How the Universe Got Its Spots: Diary of a Finite Time in a Finite Space by Janna Levin is probably the best book I've read that communicates something of the inner life of the scientific mind. I believe I know a bit about this since I published a number theory article in Mathematics Magazine when I was a teenager. Through high school I obsessively kept my own "math journal," an amateur's obsession comparable to Levin's, an astrophysicist chasing all the Big Questions, but who also is in a relationship with a musician and who writes about her personal life. The convergence of the personal and the professional seldom gets such riveting treatment as here.

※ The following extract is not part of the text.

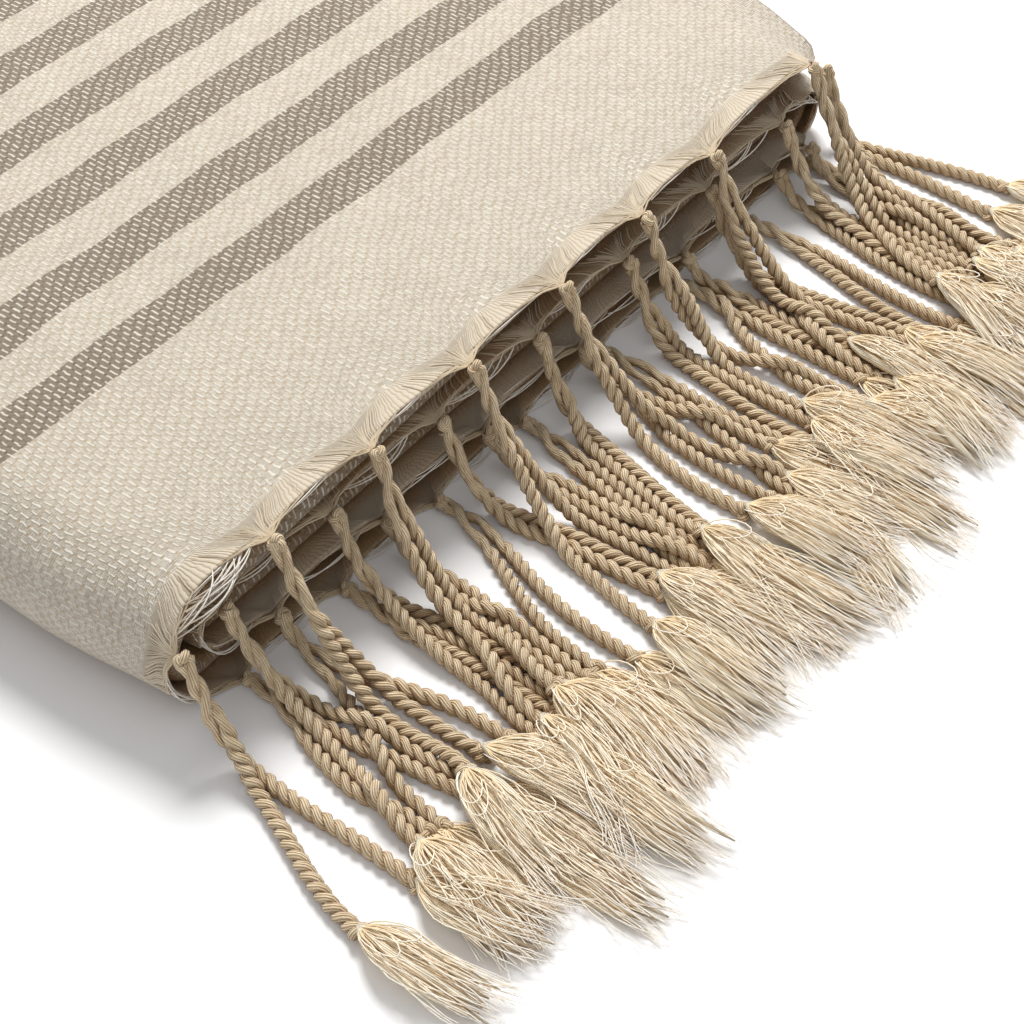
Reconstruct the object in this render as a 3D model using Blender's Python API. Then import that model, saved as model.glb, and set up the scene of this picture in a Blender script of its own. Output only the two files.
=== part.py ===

Is this math useless? Should I stop staring into space, which manages to be disarming by not staring back - a delicious emptiness with a few bright sparks too distant and too old to return a threatening glare. Shouldn't I be more concerned with my ordinary life? Or maybe what I really should say is: shouldn't I accept the ordinariness of life? My friend Prudence keeps asking me, does it affect you, what you think about all day? Does it? I'm not sure. Does it change your world view? I don't know. How do you carry it with you? How can I know?
Nothing is as it seems. Our bodies are mostly water. Water is mostly empty space. Empty space is a harmonic played on a fundamental string. Quantum mechanics says that nature is fundamentally grainy when we focus closely enough. The fundamental grains are made from a handful of different kinds of particles: quarks, leptons, photons, gravitons (which are the quantum units comprising a gravitational wave) and the like. A fairly thrilling theory threatens to overthrow this atomistic assumption. If we looked at the fundamental grains, we would not find point particles, but instead a collective of identical strings. The notes of the string correspond to the different particles that appear to make up the world. So ultimately there is not a handful of distinct particles but only one kind of something, a string.
If you want to get a glimpse into the life of a scientist, read this book.